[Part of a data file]
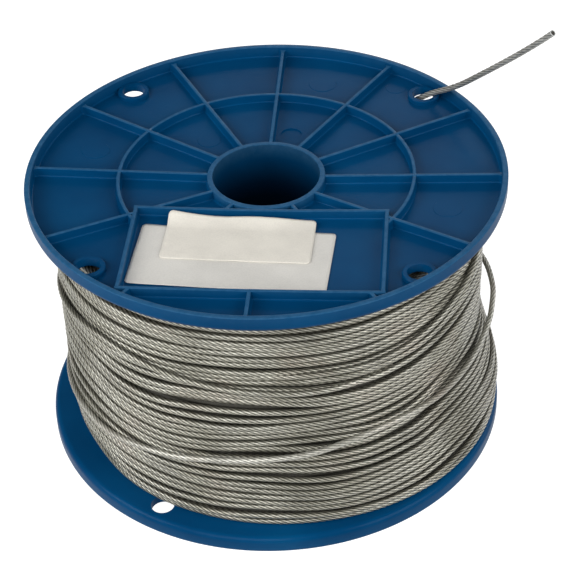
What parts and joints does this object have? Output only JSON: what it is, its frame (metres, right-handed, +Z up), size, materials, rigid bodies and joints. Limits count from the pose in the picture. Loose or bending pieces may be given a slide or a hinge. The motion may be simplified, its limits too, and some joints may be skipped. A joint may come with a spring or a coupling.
{
  "type": "spool of wire rope",
  "caption": "Moulded plastic spool with ribbed flanges, wound with plastic-coated steel wire rope whose free end comes out through an anchor hole.",
  "frame": {"origin": "centre of the spool's footprint, on the floor plane under the lower rim", "axes": "+Z up along the spool's axis, label pocket of the upper flange towards -Y, ribs every 30 degrees from +X"},
  "size_m": [0.25, 0.23, 0.2014],
  "materials": {
    "blue_plastic": "semi-gloss moulded deep blue",
    "coated_rope": "galvanised steel strands under clear plastic",
    "white_paper": "matt white label paper",
    "cream_paper": "matt cream label paper"
  },
  "bodies": {
    "root": {"upper_spool_half": "blue_plastic", "lower_spool_half": "blue_plastic", "rope_winding": "coated_rope", "rope_tail": "coated_rope", "large_label": "white_paper", "small_label": "cream_paper"}
  },
  "joints": []
}
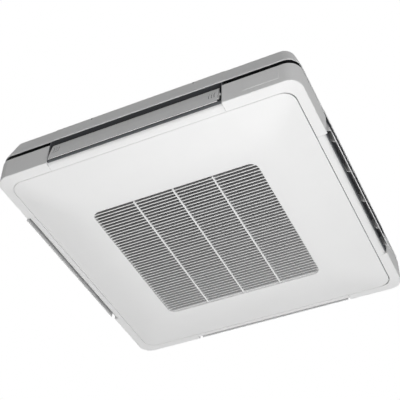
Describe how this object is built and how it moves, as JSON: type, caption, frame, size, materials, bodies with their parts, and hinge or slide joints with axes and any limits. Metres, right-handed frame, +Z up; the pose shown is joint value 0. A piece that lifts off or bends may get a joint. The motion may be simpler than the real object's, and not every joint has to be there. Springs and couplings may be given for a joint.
{
  "type": "ceiling-suspended air conditioner, four-way outlet",
  "caption": "Square white air conditioner that hangs below a ceiling, with a bulged hinged intake panel, a slatted grille and swinging flaps in its side outlets.",
  "frame": {"origin": "centre of the top face, against the ceiling", "axes": "+Z up to the ceiling, -Y the front, +X the right side"},
  "size_m": [0.9711, 0.9602, 0.198],
  "materials": {
    "cover_white": "moulded ABS, fine satin",
    "grille_white": "moulded ABS, satin",
    "duct_grey": "dark grey moulded plastic, matt",
    "post_steel": "dark painted steel",
    "sheet_steel": "galvanised sheet",
    "foam_white": "expanded polystyrene",
    "foam_dark": "foam and rubber, matt",
    "fin_aluminium": "thin aluminium fins",
    "copper": "copper tube",
    "nut_brass": "machined brass",
    "fan_grey": "grey moulded plastic",
    "motor_black": "black paint",
    "shaft_steel": "turned steel",
    "filter_frame": "grey moulded plastic",
    "filter_net": "woven plastic net",
    "part_black": "black moulded plastic"
  },
  "bodies": {
    "chassis": {"bell_mouth": "fan_grey", "cable_grommet": "foam_dark", "casing_corner_front_left": "cover_white", "casing_corner_front_right": "cover_white", "casing_corner_rear_left": "cover_white", "casing_corner_rear_right": "cover_white", "casing_screws": "shaft_steel", "casing_side_front": "cover_white", "casing_side_left": "cover_white", "casing_side_rear": "cover_white", "casing_side_right": "cover_white", "coil_bends": "copper", "coil_end_plates": "sheet_steel", "coil_fins": "fin_aluminium", "control_box": "sheet_steel", "control_box_lid": "sheet_steel", "corner_cover_front_left": "cover_white", "corner_cover_front_right": "cover_white", "corner_cover_rear_left": "cover_white", "corner_cover_rear_right": "cover_white", "corner_post_front_left": "post_steel", "corner_post_front_right": "post_steel", "corner_post_rear_left": "post_steel", "corner_post_rear_right": "post_steel", "drain_hose": "part_black", "drain_pan": "foam_white", "drain_pump": "part_black", "fan_motor": "motor_black", "flare_nuts": "nut_brass", "gas_pipe": "copper", "hanger_bracket_front_left": "sheet_steel", "hanger_bracket_front_right": "sheet_steel", "hanger_bracket_rear_left": "sheet_steel", "hanger_bracket_rear_right": "sheet_steel", "liquid_pipe": "copper", "motor_mounts": "foam_dark", "outlet_frame_front": "duct_grey", "outlet_frame_left": "duct_grey", "outlet_frame_rear": "duct_grey", "outlet_frame_right": "duct_grey", "panel_catches": "shaft_steel", "panel_frame": "cover_white", "swing_motor_front": "part_black", "swing_motor_left": "part_black", "swing_motor_rear": "part_black", "swing_motor_right": "part_black", "top_insulation": "foam_dark", "top_plate": "sheet_steel"},
    "fan": {"motor_shaft": "shaft_steel", "fan_rotor": "fan_grey", "fan_nut": "shaft_steel"},
    "intake": {"intake_panel": "cover_white", "intake_grille": "grille_white", "air_filter": "filter_frame", "filter_net": "filter_net"},
    "float": {"switch_float": "foam_white"},
    "front_flap": {"flap_front": "cover_white"},
    "right_flap": {"flap_right": "cover_white"},
    "rear_flap": {"flap_rear": "cover_white"},
    "left_flap": {"flap_left": "cover_white"}
  },
  "joints": [
    {"name": "fan_spin", "type": "hinge", "parent": "chassis", "child": "fan", "pos_m": [0, 0, -0.06], "axis": [0, 0, 1], "continuous": true},
    {"name": "front_flap_swing", "type": "hinge", "parent": "chassis", "child": "front_flap", "pos_m": [0, -0.468, -0.1195], "axis": [-1, 0, 0], "range_deg": [-12, 48]},
    {"name": "right_flap_swing", "type": "hinge", "parent": "chassis", "child": "right_flap", "pos_m": [0.468, 0, -0.1195], "axis": [0, -1, 0], "range_deg": [-18, 42]},
    {"name": "rear_flap_swing", "type": "hinge", "parent": "chassis", "child": "rear_flap", "pos_m": [0, 0.468, -0.1195], "axis": [1, 0, 0], "range_deg": [-2, 58]},
    {"name": "left_flap_swing", "type": "hinge", "parent": "chassis", "child": "left_flap", "pos_m": [-0.468, 0, -0.1195], "axis": [0, 1, 0], "range_deg": [-12, 48]},
    {"name": "intake_hinge", "type": "hinge", "parent": "chassis", "child": "intake", "pos_m": [0.4404, 0, -0.1668], "axis": [0, -1, 0], "range_deg": [0, 70]},
    {"name": "float_slide", "type": "slide", "parent": "chassis", "child": "float", "axis": [0, 0, 1], "range_m": [0, 0.006]}
  ]
}
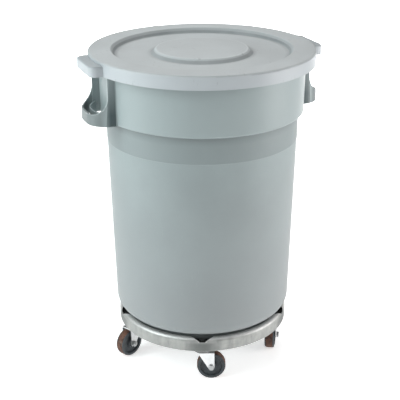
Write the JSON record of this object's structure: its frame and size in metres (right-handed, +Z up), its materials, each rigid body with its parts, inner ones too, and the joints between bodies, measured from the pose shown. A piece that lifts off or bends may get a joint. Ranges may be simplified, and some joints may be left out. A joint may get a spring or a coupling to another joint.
{
  "type": "lidded round container on a caster dolly",
  "caption": "Round lidded plastic container with loop handles, standing loose on a pressed-steel ring dolly that rolls on swivel casters.",
  "frame": {"origin": "on the floor, under the container's axis", "axes": "+Z up; +X through the right handle and the lid's right ear; the handles lie on the X axis"},
  "size_m": [0.6164, 0.5664, 0.828],
  "materials": {
    "lid_plastic": "satin moulded polyethylene, light grey",
    "can_plastic": "satin moulded polyethylene, blue-grey",
    "galvanised_steel": "galvanised pressed sheet",
    "zinc_plated_steel": "bright zinc plate",
    "bolt_steel": "zinc-plated bolts",
    "wheel_plastic": "charcoal moulded wheel body",
    "tread_rubber": "red-brown rubber tread"
  },
  "bodies": {
    "dolly": {"dolly_ring": "galvanised_steel", "race_cups": "zinc_plated_steel", "kingpins": "bolt_steel", "kingpin_washers": "bolt_steel", "kingpin_nuts": "bolt_steel"},
    "container": {"can": "can_plastic"},
    "lid": {"lid": "lid_plastic"},
    "caster_1": {"fork_1": "zinc_plated_steel", "ball_ring_1": "bolt_steel", "axle_bolt_1": "bolt_steel", "axle_nut_1": "bolt_steel", "axle_sleeve_1": "bolt_steel"},
    "wheel_1": {"wheel_core_1": "wheel_plastic", "wheel_tread_1": "tread_rubber"},
    "caster_2": {"fork_2": "zinc_plated_steel", "ball_ring_2": "bolt_steel", "axle_bolt_2": "bolt_steel", "axle_nut_2": "bolt_steel", "axle_sleeve_2": "bolt_steel"},
    "wheel_2": {"wheel_core_2": "wheel_plastic", "wheel_tread_2": "tread_rubber"},
    "caster_3": {"fork_3": "zinc_plated_steel", "ball_ring_3": "bolt_steel", "axle_bolt_3": "bolt_steel", "axle_nut_3": "bolt_steel", "axle_sleeve_3": "bolt_steel"},
    "wheel_3": {"wheel_core_3": "wheel_plastic", "wheel_tread_3": "tread_rubber"},
    "caster_4": {"fork_4": "zinc_plated_steel", "ball_ring_4": "bolt_steel", "axle_bolt_4": "bolt_steel", "axle_nut_4": "bolt_steel", "axle_sleeve_4": "bolt_steel"},
    "wheel_4": {"wheel_core_4": "wheel_plastic", "wheel_tread_4": "tread_rubber"},
    "caster_5": {"fork_5": "zinc_plated_steel", "ball_ring_5": "bolt_steel", "axle_bolt_5": "bolt_steel", "axle_nut_5": "bolt_steel", "axle_sleeve_5": "bolt_steel"},
    "wheel_5": {"wheel_core_5": "wheel_plastic", "wheel_tread_5": "tread_rubber"}
  },
  "joints": [
    {"name": "container_lift", "type": "slide", "parent": "dolly", "child": "container", "axis": [0, 0, 1], "range_m": [0, 0.1]},
    {"name": "lid_lift", "type": "slide", "parent": "container", "child": "lid", "axis": [0, 0, 1], "range_m": [0, 0.12]},
    {"name": "caster_1_swivel", "type": "hinge", "parent": "dolly", "child": "caster_1", "pos_m": [-0.07192, -0.17802, 0.0848], "axis": [0, 0, 1], "continuous": true},
    {"name": "wheel_1_spin", "type": "hinge", "parent": "caster_1", "child": "wheel_1", "pos_m": [-0.0506, -0.18663, 0.037], "axis": [0.3746, 0.9272, 0], "continuous": true},
    {"name": "caster_2_swivel", "type": "hinge", "parent": "dolly", "child": "caster_2", "pos_m": [0.14708, -0.12341, 0.0848], "axis": [0, 0, 1], "continuous": true},
    {"name": "wheel_2_spin", "type": "hinge", "parent": "caster_2", "child": "wheel_2", "pos_m": [0.15927, -0.10391, 0.037], "axis": [-0.848, 0.5299, 0], "continuous": true},
    {"name": "caster_3_swivel", "type": "hinge", "parent": "dolly", "child": "caster_3", "pos_m": [0.16282, 0.10174, 0.0848], "axis": [0, 0, 1], "continuous": true},
    {"name": "wheel_3_spin", "type": "hinge", "parent": "caster_3", "child": "wheel_3", "pos_m": [0.18524, 0.10692, 0.037], "axis": [-0.225, 0.9744, 0], "continuous": true},
    {"name": "caster_4_swivel", "type": "hinge", "parent": "dolly", "child": "caster_4", "pos_m": [-0.04645, 0.1863, 0.0848], "axis": [0, 0, 1], "continuous": true},
    {"name": "wheel_4_spin", "type": "hinge", "parent": "caster_4", "child": "wheel_4", "pos_m": [-0.06061, 0.20442, 0.037], "axis": [-0.788, -0.6157, 0], "continuous": true},
    {"name": "caster_5_swivel", "type": "hinge", "parent": "dolly", "child": "caster_5", "pos_m": [-0.19153, 0.01339, 0.0848], "axis": [0, 0, 1], "continuous": true},
    {"name": "wheel_5_spin", "type": "hinge", "parent": "caster_5", "child": "wheel_5", "pos_m": [-0.21221, 0.00331, 0.037], "axis": [0.4384, -0.8988, 0], "continuous": true}
  ]
}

(Required task): Check each line of the records above for "body", and copy those that have it.

(Exercise response):
Write the JSON record of this object's structure: its frame and size in metres (right-handed, +Z up), its materials, each rigid body with its parts, inner ones too, and the joints between bodies, measured from the pose shown. A piece that lifts off or bends may get a joint. Ranges may be simplified, and some joints may be left out. A joint may get a spring or a coupling to another joint.
    "wheel_plastic": "charcoal moulded wheel body",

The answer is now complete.